A Rewrite Is Not A Compatibility Break

Austin also points to the constant rewriting of X-Plane as a source of performance. This is true too - Austin has a zero tolerance policy toward old crufty code. If we know the code has gotten ugly and we know what we would do to make the code clean, we do that, immediately, without delay. Why would you ever put off fixing old code?

Having worked like this for a while, I am now amazed at the extent to which other organizations (including ones I have worked in) are willing to put off cleaning up code organization problems.

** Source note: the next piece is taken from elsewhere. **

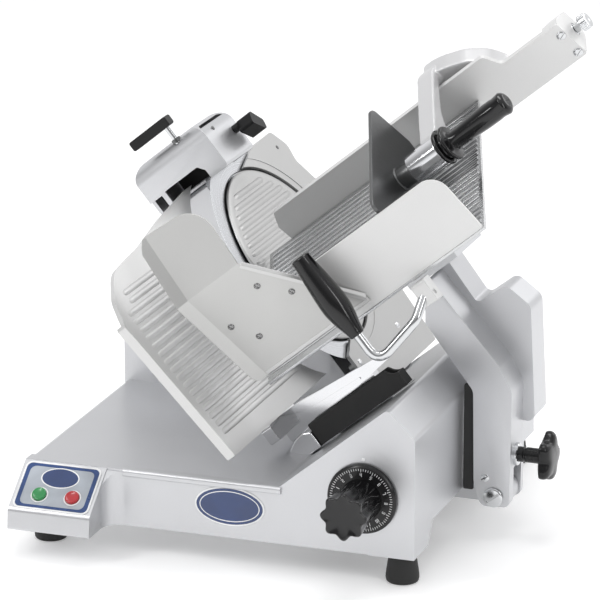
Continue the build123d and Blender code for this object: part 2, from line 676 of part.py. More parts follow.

Simply put, software companies make money by changing code, and the cost is how long the changes take. If code is organized to make changing it slower, this fundamentally affects the financial viability of the company! (And the longer the code is left messy, the more difficult it will be to clean up later.)

But I must also point out one critical detail: rewriting the code doesn't mean breaking compatibility! Consider the OBJ engine, which has been rewritten more times than I care to remember. It still loads OBJ2 files from X-Plane 620.

When we rework a section of the sim, we make sure that the structure of the code exactly matches what we are working on now (rather than what we were working on two years ago) so that new development fits into the existing code well. But it is not necessary to drop pieces of the code to achieve that. I would describe this "refactoring" as straightening a curvy highway so you can drive faster. If the highway went from LA to San Francisco, it still will - just in less time.

In fact, I think the issue of compatibility in X-Plane's flight model has a lot more to do with whether the goal is to emulate reality or past results. This debate is orthoganal to refactoring code on a regular basis.

* Since OBJs are expensive to draw and there are a huge number of OBJs in a scenery tile, the decision about whether to draw an OBJ is really important to performance. Make bad decisions, you hurt fps. Spend too long debating what to draw, you also hurt fps!